Always on the date hereof, Autogrill subscribed and paid in full the above capital increases through the execution of a deed of contribution with each of the Transferees concerning the above described business units.

Therefore, as from the Effective Date:

  • Autogrill Italia will acquire the ownership of the Italy Business Unit increasing its capital up to Euro 68,688,000, represented by 68,688,000 shares without par value;
  • Autogrill Europe will acquire the ownership of the Europe Business Unit increasing its capital up to Euro 50,000,000, represented by 50,000,000 shares without par value;
  • Autogrill Advanced Business Service will acquire the ownership of the Service Business Unit increasing its capital up to Euro 1,000,000, represented by 1,000,000 shares without par value.

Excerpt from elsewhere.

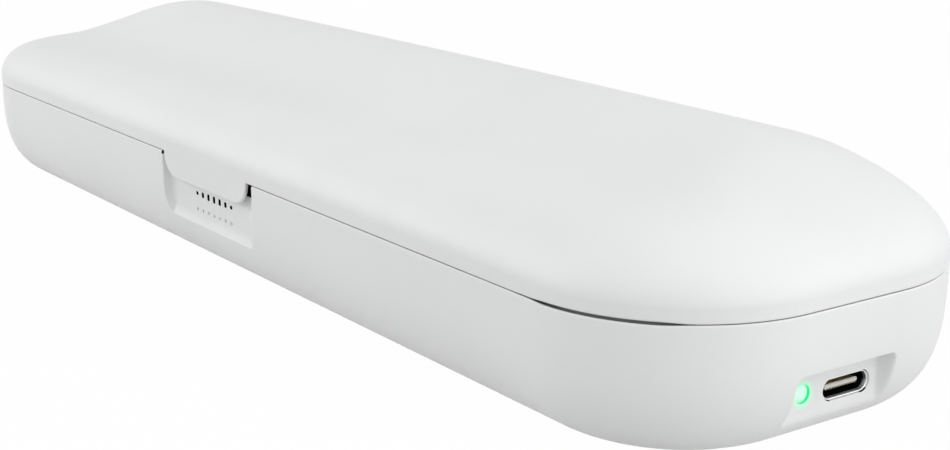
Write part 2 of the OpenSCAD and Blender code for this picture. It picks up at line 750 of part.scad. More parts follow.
module usb_tongue() {
    xb = floor_x - 0.25 - usb_len;
    color("lightgray") {
        slot_x(xb, xb + 1.4, usb_y, usb_z, usb_w - 0.62, usb_h - 0.62);
        block([xb + 1, usb_y - 3.35, usb_z - 0.35], [floor_x - 0.85, usb_y + 3.35, usb_z + 0.35]);
    }
}

module usb_contacts() {
    xb = floor_x - 0.25 - usb_len;
    color("gold") for (i = [0:11], s = [-1, 1]) {
        y = usb_y + (i - 5.5) * 0.5;
        z = usb_z + s * 0.38;
        block([xb + 1.5, y - 0.13, z - 0.03], [floor_x - 1.05, y + 0.13, z + 0.03]);
    }
}

module lid_shell() {
    k0 = lid_kn / 2;
    k1 = k0 + kn_gap + base_kn + kn_gap;
    color("white") difference() {
        union() {
            difference() {
                lid_fill(0, 0, lid_bot, lid_ds, 10);
                lid_fill(wall, wall, lid_bot - 1, lid_ds, 10);
            }
            wall_cut(-hw, -hw + tab_t) tab_shape(tab_w / 2, seam_z - tab_drop, tab_r, lip_z - 0.6);
            at_hinges() knuckle(-k0, k0, 1, lip_z + 1.9, hw - 1.2);
        }
        at_hinges() {
            for (s = [-1, 1]) bar_x(s > 0 ? k0 : -k1, s > 0 ? k1 : -k0, hinge_y, seam_z, knuckle_r + kn_air);
            bar_x(-k1, k1, hinge_y, seam_z, pin_r + run_gap);
        }
    }
}

module lid_liner() {
    color("gainsboro") difference() {
        union() {
            lid_fill(liner_in, liner_v, flange_z, liner_ds, 7);
            translate([0, 0, flange_z]) linear_extrude(flange_t) plan(wall + 0.3);
        }
        lid_fill(liner_in + liner_t, liner_v + liner_t, flange_z - 1, liner_ds, 7);
    }
}

module lid_magnets() {
    a = magnet_len / 2 + 1.5;
    color("silver") for (s = [-1, 1])
        block([tab_x + s * magnet_gap / 2 - a, -hw + wall + 1.2, flange_z + flange_t],
              [tab_x + s * magnet_gap / 2 + a, -hw + wall + 2.6, flange_z + flange_t + 1]);
}

module lid_pads() {
    color("dimgray") intersection() {
        lid_fill(liner_in + liner_t + 0.02, liner_v + liner_t + 0.02, flange_z, liner_ds, 7);
        for (x = pad_xs) block([x - pad_len / 2, cradle_y - pad_w / 2, deck_z + 13.2],
                               [x + pad_len / 2, cradle_y + pad_w / 2, seam_z + 30]);
    }
}

base_shell();
base_tray();
hinge_pins();
case_screws();
screw_covers();
head_pegs();
cradle_pads();
base_magnets();
charge_housing();
charge_coil();
ferrite_core();
coil_leads();
main_board();
board_screws();
charge_chips();
board_parts();
status_led();
status_lens();
usb_shell();
usb_tongue();
usb_contacts();
lid_shell();
lid_liner();
lid_magnets();
lid_pads();
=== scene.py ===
import math

import bmesh
import bpy
import numpy as np
from bpy.props import FloatProperty, FloatVectorProperty, IntProperty, PointerProperty
from bpy.types import Operator, Panel, PropertyGroup
from mathutils import Matrix, Vector


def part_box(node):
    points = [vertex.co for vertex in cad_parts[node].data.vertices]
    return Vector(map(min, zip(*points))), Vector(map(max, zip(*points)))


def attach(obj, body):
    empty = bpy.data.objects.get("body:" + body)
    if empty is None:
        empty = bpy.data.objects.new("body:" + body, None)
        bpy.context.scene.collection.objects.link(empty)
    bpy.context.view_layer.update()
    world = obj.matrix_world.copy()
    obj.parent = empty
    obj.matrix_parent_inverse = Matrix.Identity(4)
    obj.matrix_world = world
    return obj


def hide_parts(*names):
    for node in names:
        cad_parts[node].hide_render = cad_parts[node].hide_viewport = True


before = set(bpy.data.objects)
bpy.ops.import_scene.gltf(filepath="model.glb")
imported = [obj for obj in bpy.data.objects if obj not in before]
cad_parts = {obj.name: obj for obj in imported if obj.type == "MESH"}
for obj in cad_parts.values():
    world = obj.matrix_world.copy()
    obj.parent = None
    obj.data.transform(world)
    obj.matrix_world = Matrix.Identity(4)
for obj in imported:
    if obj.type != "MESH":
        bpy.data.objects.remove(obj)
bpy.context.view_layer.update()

bl_info = {
    "name": "Toothbrush travel case",
    "version": (1, 0, 0),
    "blender": (4, 5, 0),
    "location": "View3D > Sidebar > Travel case",
    "description": "Smooth shells, finishes, light and camera for a charging toothbrush travel case",
    "category": "Object",
}

MM = 0.001
LID_LOW, LID_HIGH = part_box("lid_shell")
SOCKET_LOW, SOCKET_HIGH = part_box("usb_shell")
TONGUE_LOW, TONGUE_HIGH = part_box("usb_tongue")
LENS_LOW, LENS_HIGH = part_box("status_lens")
PINS_LOW, PINS_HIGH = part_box("hinge_pins")
COIL_LOW, COIL_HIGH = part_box("charge_coil")
SCREWS_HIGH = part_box("case_screws")[1]
LIGHT = ((LENS_LOW.y + LENS_HIGH.y) / 2, (LENS_LOW.z + LENS_HIGH.z) / 2)
SOCKET = ((SOCKET_LOW.y + SOCKET_HIGH.y) / 2, (SOCKET_LOW.z + SOCKET_HIGH.z) / 2)
SOCKET_HALF = ((SOCKET_HIGH.y - SOCKET_LOW.y) / 2, (SOCKET_HIGH.z - SOCKET_LOW.z) / 2)
TONGUE_HALF = ((TONGUE_HIGH.y - TONGUE_LOW.y) / 2, (TONGUE_HIGH.z - TONGUE_LOW.z) / 2)

# Fixed sizes of the grids and finishes
DRAWN = (0.1, 1, 1)  # stretch of scratches that run along X
SCREW_HEAD = 2.1 * MM  # radius of a case screw's head
SCREW_HOLE = 2.15 * MM  # radius of the hole under it
SLOT_CORNER = 0.34 * MM  # corner radius of an air slot
BEHIND = 9 * MM  # how far the inside lies behind the floor of the end recess
TALL = 30 * MM  # taller than the case, for a shape that is open at one side
EDGE_STEPS = np.array([0, 0.3, 0.44, 0.5, 0.57, 0.65]) * MM  # rows and columns about a small hole's edge
LEVELS = np.array([0, 0.25, 0.5, 0.75, 0.93, 1, 1.06, 1.15, 1.3, 1.5])  # the same, in radii of the hole


# Sizes that a user would change

def metres(name, note, value):
    """A length in metres."""
    return FloatProperty(name=name, description=note, default=value, unit="LENGTH")


def mm(name, note, value):
    """A length given in millimetres."""
    return metres(name, note, value * MM)


def number(name, note, value):
    """A plain number."""
    return FloatProperty(name=name, description=note, default=value)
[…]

The shareholders’ meeting of each of the Transferees held today also resolved upon the appointment, effective from 1 January 2018, of a board of statutory auditors and, effective as of 15 January 2018, of a board of directors composed by 5 members for Autogrill Italia and Autogrill Europe and by a sole director for Autogrill Advanced Business Service. The corporate bodies will hold the office until the date of approval of the financial statements as of 31 December 2020.

To note that Autogrill has exercised the right to derogate to the duty to disclose informative documents (documenti informativi) relating to acquisitions and transfers of assets provided for by Article 71 of the regulation adopted by Consob by resolution no. 11971 of 14 May 1999 (as subsequently amended, the “Issuers’ Regulation”).

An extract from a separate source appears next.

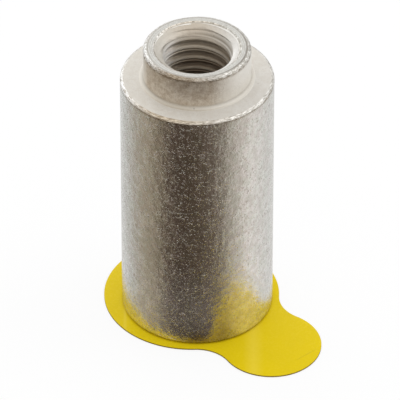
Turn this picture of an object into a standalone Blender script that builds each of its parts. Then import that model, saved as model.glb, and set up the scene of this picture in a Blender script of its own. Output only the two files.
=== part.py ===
"""Threaded standoff for circuit boards, standing on its film pick-up patch.

A round steel body is turned with a shoulder and a short spigot, drilled through, countersunk
at both ends and tapped M3 x 0.5. A die-cut film patch with a peel tab is stuck to its flat
end. The origin is on the body's axis at the underside of the film, +Z runs up to the spigot,
and the peel tab points along +X. Lengths are in metres.
"""

from math import cos, pi, radians, sin, sqrt, tan

import bmesh
import bpy
from mathutils import Matrix, Vector

MM = 0.001

# Turned body
BODY_DIAMETER = 6.0 * MM
BODY_LENGTH = 11.0 * MM
SPIGOT_DIAMETER = 4.2 * MM
SPIGOT_LENGTH = 1.4 * MM
SHOULDER_EDGE_RADIUS = 0.15 * MM
SPIGOT_RIM_RADIUS = 0.16 * MM
ROOT_FILLET_RADIUS = 0.16 * MM
BASE_EDGE_CHAMFER = 0.12 * MM

# Tapped bore, with a 60 degree thread profile
THREAD_DIAMETER = 3.0 * MM
THREAD_PITCH = 0.5 * MM
THREAD_DEPTH = 0.2 * MM
THREAD_START_ANGLE = radians(-78)
FLANK_HALF_ANGLE = radians(30)
COUNTERSINK_MARGIN = 0.175 * MM
COUNTERSINK_HALF_ANGLE = radians(45)

# Film patch: a disc larger than the body all round, and a tab past the disc's edge
FILM_THICKNESS = 0.065 * MM
FILM_SEAT_GAP = 0.01 * MM
PATCH_MARGIN = 0.5 * MM
PATCH_SET_BACK = 0.32 * MM
TAB_DIAMETER = 4.0 * MM
TAB_CENTRE_PAST_DISC = 0.97 * MM
TAB_FILLET_RADIUS = 1.45 * MM

# How finely round forms are divided
BODY_SIDES = 72
THREAD_SIDES = 36
PATCH_SIDES = 96
ROUNDING_STEPS = 4
SPARE_TURNS = 2
SHARP_ANGLE = radians(30)
WELD_DISTANCE = 0.001 * MM

# Colours are linear
TINNED_STEEL = (0.58, 0.56, 0.52)
YELLOW_FILM = (0.72, 0.56, 0.02)


def clear_scene():
    for item in list(bpy.data.objects):
        bpy.data.objects.remove(item, do_unlink=True)


def make_material(name, colour, metallic, roughness):
    material = bpy.data.materials.new(name)
    material.use_nodes = True
    shader = material.node_tree.nodes["Principled BSDF"]
    shader.inputs["Base Color"].default_value = (*colour, 1.0)
    shader.inputs["Metallic"].default_value = metallic
    shader.inputs["Roughness"].default_value = roughness
    return material


def make_object(name, shape, material=None):
    """Turn a finished bmesh into an object, smooth apart from its real edges."""
    mesh = bpy.data.meshes.new(name)
    shape.to_mesh(mesh)
    shape.free()
    mesh.shade_smooth()
    mesh.set_sharp_from_angle(angle=SHARP_ANGLE)
    item = bpy.data.objects.new(name, mesh)
    bpy.context.collection.objects.link(item)
    if material:
        mesh.materials.append(material)
    return item


def arc(centre, radius, start, end, steps=ROUNDING_STEPS):
    """Points of an arc from one angle to another, both ends included."""
    angles = [start + (end - start) * step / steps for step in range(steps + 1)]
    return [(centre[0] + radius * cos(a), centre[1] + radius * sin(a)) for a in angles]


def turned_profile():
    """Half section of the body before tapping, as (radius, height) from its flat end.

    It starts at the tip of the spigot's countersink on the axis, runs out and down the
    outside, and ends at the tip of the flat end's countersink on the axis.
    """
    body = BODY_DIAMETER / 2
    spigot = SPIGOT_DIAMETER / 2
    mouth = THREAD_DIAMETER / 2 + COUNTERSINK_MARGIN
    top = BODY_LENGTH + SPIGOT_LENGTH
    depth = mouth / tan(COUNTERSINK_HALF_ANGLE)
    rim_radius = min(SPIGOT_RIM_RADIUS, (spigot - mouth) / 2)
    rim = (spigot - rim_radius, top - rim_radius)
    root = (spigot + ROOT_FILLET_RADIUS, BODY_LENGTH + ROOT_FILLET_RADIUS)
    edge = (body - SHOULDER_EDGE_RADIUS, BODY_LENGTH - SHOULDER_EDGE_RADIUS)
    points = [(0, top - depth), (mouth, top)]
    points += arc(rim, rim_radius, pi / 2, 0)
    points += arc(root, ROOT_FILLET_RADIUS, pi, 1.5 * pi)
    points += arc(edge, SHOULDER_EDGE_RADIUS, pi / 2, 0)
    points += [(body, BASE_EDGE_CHAMFER), (body - BASE_EDGE_CHAMFER, 0)]
    points += [(mouth, 0), (0, depth)]
    return points


def turn(profile, sides):
    """Spin a half section about the Z axis into one closed shape."""
    shape = bmesh.new()
    corners = [shape.verts.new((radius, 0, height)) for radius, height in profile]
    edges = [shape.edges.new(pair) for pair in zip(corners, corners[1:])]
    bmesh.ops.spin(shape, geom=corners + edges, cent=(0, 0, 0), axis=(0, 0, 1),
                   angle=2 * pi, steps=sides)
    bmesh.ops.remove_doubles(shape, verts=shape.verts, dist=WELD_DISTANCE)
    bmesh.ops.recalc_face_normals(shape, faces=shape.faces)
    return shape


def thread_profile():
    """One pitch of the tap's outline: the bore's wall, then the groove's two flanks and root."""
    major = THREAD_DIAMETER / 2
    bore = major - THREAD_DEPTH
    root_flat = THREAD_PITCH / 8
    flank = THREAD_DEPTH * tan(FLANK_HALF_ANGLE)
    land = THREAD_PITCH - root_flat - 2 * flank
    return [(bore, 0), (bore, land), (major, land + flank),
            (major, land + flank + root_flat), (bore, THREAD_PITCH)]


def close_end(shape, edges, height):
    """Close an open end of the tap with a fan to one point on the axis."""
    ring = bmesh.ops.extrude_edge_only(shape, edges=edges)["geom"]
    corners = [item for item in ring if isinstance(item, bmesh.types.BMVert)]
    bmesh.ops.pointmerge(shape, verts=corners, merge_co=(0, 0, height))


def tap_shape():
    """Right-hand tap that cuts the bore and its thread, longer than the part at both ends."""
    turns = int((BODY_LENGTH + SPIGOT_LENGTH) / THREAD_PITCH) + 2 * SPARE_TURNS
    start = -SPARE_TURNS * THREAD_PITCH
    shape = bmesh.new()
    corners = [shape.verts.new((radius, 0, start + height)) for radius, height in thread_profile()]
    edges = [shape.edges.new(pair) for pair in zip(corners, corners[1:])]
    bmesh.ops.spin(shape, geom=corners + edges, cent=(0, 0, 0), axis=(0, 0, 1),
                   dvec=(0, 0, THREAD_PITCH / THREAD_SIDES), angle=2 * pi * turns,
                   steps=THREAD_SIDES * turns)
    bmesh.ops.remove_doubles(shape, verts=shape.verts, dist=WELD_DISTANCE)
    middle = start + THREAD_PITCH * (turns + 1) / 2
    open_edges = [edge for edge in shape.edges if edge.is_boundary]
    lower = [edge for edge in open_edges if edge.verts[0].co.z < middle]
    upper = [edge for edge in open_edges if edge.verts[0].co.z > middle]
    close_end(shape, lower, start - THREAD_PITCH)
    close_end(shape, upper, start + THREAD_PITCH * (turns + 2))
    bmesh.ops.rotate(shape, verts=shape.verts, cent=(0, 0, 0),
                     matrix=Matrix.Rotation(THREAD_START_ANGLE, 3, "Z"))
    bmesh.ops.recalc_face_normals(shape, faces=shape.faces)
    return shape


def cut(item, cutter):
    """Take a cutter's shape out of an item and hide the cutter."""
    modifier = item.modifiers.new("Cut", "BOOLEAN")
    modifier.operation = "DIFFERENCE"
    modifier.solver = "EXACT"
    modifier.object = cutter
    cutter.hide_render = True
    cutter.display_type = "WIRE"


def make_standoff(seat_height):
    """The tapped body, standing on its flat end."""
    steel = make_material("tinned_steel", TINNED_STEEL, metallic=1.0, roughness=0.38)
    body = make_object("standoff_body", turn(turned_profile(), BODY_SIDES), steel)
    tap = make_object("tap_cutter", tap_shape())
    body.location.z = seat_height
    tap.parent = body
    cut(body, tap)
    return body


def patch_outline():
    """Outline of the film patch: a disc and a round tab joined by two concave fillets."""
    disc = BODY_DIAMETER / 2 + PATCH_MARGIN
    tab = TAB_DIAMETER / 2
    spacing = disc + TAB_CENTRE_PAST_DISC
    disc_centre = Vector((-PATCH_SET_BACK, 0))
    tab_centre = disc_centre + Vector((spacing, 0))
    to_disc = disc + TAB_FILLET_RADIUS
    to_tab = tab + TAB_FILLET_RADIUS
    along = (spacing ** 2 + to_disc ** 2 - to_tab ** 2) / (2 * spacing)
    fillet_centre = disc_centre + Vector((along, sqrt(to_disc ** 2 - along ** 2)))
    from_disc = (fillet_centre - disc_centre).angle_signed(Vector((1, 0)))
    from_tab = (fillet_centre - tab_centre).angle_signed(Vector((1, 0)))
    step = 2 * pi / PATCH_SIDES

    def stretch(centre, radius, start, end):
        return arc(centre, radius, start, end, steps=max(2, round(abs(end - start) / step)))

    points = stretch(tab_centre, tab, -from_tab, from_tab)
    points += stretch(fillet_centre, TAB_FILLET_RADIUS, from_tab - pi, from_disc - pi)[1:]
    points += stretch(disc_centre, disc, from_disc, 2 * pi - from_disc)[1:]
    mirrored = Vector((fillet_centre.x, -fillet_centre.y))
    points += stretch(mirrored, TAB_FILLET_RADIUS, pi - from_disc, pi - from_tab)[1:-1]
    return points


def make_patch():
    """The die-cut film, flat on the ground with its tab along +X."""
    film = make_material("yellow_film", YELLOW_FILM, metallic=0.0, roughness=0.3)
    shape = bmesh.new()
    face = shape.faces.new([shape.verts.new((x, y, 0)) for x, y in patch_outline()])
    raised = bmesh.ops.extrude_face_region(shape, geom=[face])["geom"]
    corners = [item for item in raised if isinstance(item, bmesh.types.BMVert)]
    bmesh.ops.translate(shape, verts=corners, vec=(0, 0, FILM_THICKNESS))
    bmesh.ops.recalc_face_normals(shape, faces=shape.faces)
    return make_object("pickup_patch", shape, film)


def main():
    clear_scene()
    make_patch()
    make_standoff(FILM_THICKNESS + FILM_SEAT_GAP)


main()
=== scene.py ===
"""Looks of the threaded standoff: matte tin plate on turned steel, on a yellow film patch.

Lengths are in millimetres up to the point where a mesh or an object is made. Heights are
counted from the standoff's flat end, or from the floor where a comment says so. Stretches
around the axis are in degrees from +X, where the peel tab is.
"""

from math import atan2, cos, pi, radians, sin, sqrt, tan
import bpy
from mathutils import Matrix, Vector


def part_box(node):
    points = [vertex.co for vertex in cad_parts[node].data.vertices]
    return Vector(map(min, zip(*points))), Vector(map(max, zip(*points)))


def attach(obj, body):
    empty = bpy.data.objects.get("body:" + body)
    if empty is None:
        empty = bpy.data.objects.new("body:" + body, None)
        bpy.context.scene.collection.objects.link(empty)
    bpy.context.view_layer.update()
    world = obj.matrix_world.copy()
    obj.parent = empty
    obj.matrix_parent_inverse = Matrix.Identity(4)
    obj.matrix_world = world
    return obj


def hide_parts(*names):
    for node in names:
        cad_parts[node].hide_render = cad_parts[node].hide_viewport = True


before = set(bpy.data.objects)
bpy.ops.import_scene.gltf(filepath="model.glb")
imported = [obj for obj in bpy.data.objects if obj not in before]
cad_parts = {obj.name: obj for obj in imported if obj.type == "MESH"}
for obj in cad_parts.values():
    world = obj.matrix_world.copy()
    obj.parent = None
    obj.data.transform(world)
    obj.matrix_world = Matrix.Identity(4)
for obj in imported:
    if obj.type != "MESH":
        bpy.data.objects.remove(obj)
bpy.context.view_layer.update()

from types import SimpleNamespace

import bpy
import numpy as np
from mathutils import Vector

MM = 0.001
SEED = 11

# The standoff: the frame's sizes, with the roundings a hair tighter, the chamfer at its base
# rounded and the mouth a hair wider
BODY_RADIUS = 3.0
BODY_LENGTH = 11.0
SPIGOT_RADIUS = 2.1
FULL_LENGTH = 12.4
SHOULDER_ROUNDING = 0.14
RIM_ROUNDING = 0.15
ROOT_FILLET = 0.16
BASE_ROUNDING = 0.12
MOUTH_RADIUS = 1.70
MOUTH_ROUNDING = 0.08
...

However, considering the relevance of the reorganization project, Autogrill considers appropriate to provide an adequate information to shareholders in connection with the Transaction and will make available to the public, on a voluntary basis and in accordance with Article 71 of the Issuers’ Regulation, an information document relating to the Transaction, pursuant to the indications contained in Scheme 3 of Annex 3B of the Issuers’ Regulation, as referred to in Article 71 of the Issuers’ Regulation.

Pursuant to Article 6 of the Consob regulation no. 17221 of 12 March 2010, as subsequently amended (the “17221/2010 Regulation”), the Transferees are related parties of Autogrill since their corporate capital is wholly held by Autogrill. However, the Transaction is not subject to the procedures relating to transactions with related parties due to the exemption provided under Article 14, paragraph 2, of the 17221/2010 Regulation and Article 12.3.1 of the procedures relating to transactions with related parties of Autogrill which have been adopted by the Board of Directors of Autogrill on 13 May 2014 and in force as from 30 September 2014 and published on Autogrill’s website (www.autogrill.com).

Therefore, Autogrill has not published and will not publish an information document relating to the Transaction pursuant to Article 5 of the 17221/2010 Regulation.